Tuesday, January 17, 2023

Influencers Key to Marketing in A Down Cycle

 Below are important factors to help local-direct clients gain more traction in their media marketing. Thus...you may need to help them see a little into the future...which is, NOW...and help them craft better consumer communication. Philip Jay LeNoble, PhD.

COMMENTARY

Influencers Key to Marketing in A Down Cycle

As the "R word” remains top of mind at clients and agencies alike, marketers are turning cautious eyes to their budgets. Whether or not someone believes we are in a recession or headed for one, there are things brands can do to maintain revenue as budgets get slashed.

First, don’t be “short-termist.” We have seen many of our tier-one clients immediately push budget into fully lower-funnel activity. This will have a positive short-term impact, but after a month or two, you will regret it if you don't balance this strategy out to some extent.

In the social space, audience generation and asset creation are integral to the continued performance of your ads. Everyone knows we're in the age of short-form video content, but CPCs (cost per click) and the ROAS (return on ad spend) on these assets can only be maintained when regularly rotated, especially on TikTok. Your audience pools can only be retargeted so many times. Make sure to continue focusing part of your budget on creating new audiences at the top of the funnel, who you can drive down-funnel over time. 
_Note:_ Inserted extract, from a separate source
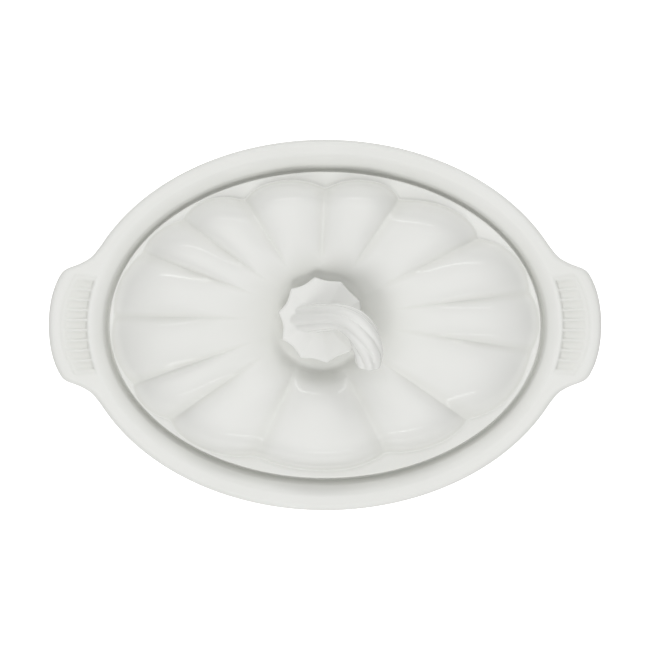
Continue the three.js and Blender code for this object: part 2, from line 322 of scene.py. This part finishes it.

Second, use nano creators to tell your story. Yes, if you're doing it right, your influencer strategy should be driving excellent conversion results (especially paid media through influencers), but you are also probably wasting a load of money producing branded content. All of the market insight of late points toward consumers switching off to product-focused messaging. Instead, they’re engaging with human-first storytelling.

Save your production costs by using micro or nano influencers. It is worth experimenting with finding genuine customers and advocates who don't have a social media following and harnessing their content creation skills.

Third, harness paid media through influencers. Many of you will be doing this already by boosting influencer posts, but the majority of paid-media budgets are still running through brand channels. The real opportunity is a combination of both working simultaneously.

Be very clear about which dollars and which messaging is being used to build your pool of engaged audiences, and which is being used to convert them over time. As a general rule it should be softer and more brand-focused at the top of the funnel, and more direct, sales-driven, with a clear CTA and possibly a discounted offer, at the bottom.

Finally, spend more of your budget on media and less on creative.

I see this problem all the time: An activation budget ends up being split 50/50 between creative and media. Times are tough, your creative is important, but there's no reason it should cost anywhere near as much as your media.

Not all of this media needs to be lower-funnel, as outlined above. But it is critical to make your reduced budget work as hard as possible. Refreshing your assets is critical, but that doesn't mean it needs to be a hero TV asset and a multimillion-dollar strapline. Authenticity is key while consumer spending is down, and too-polished creative may actually land badly.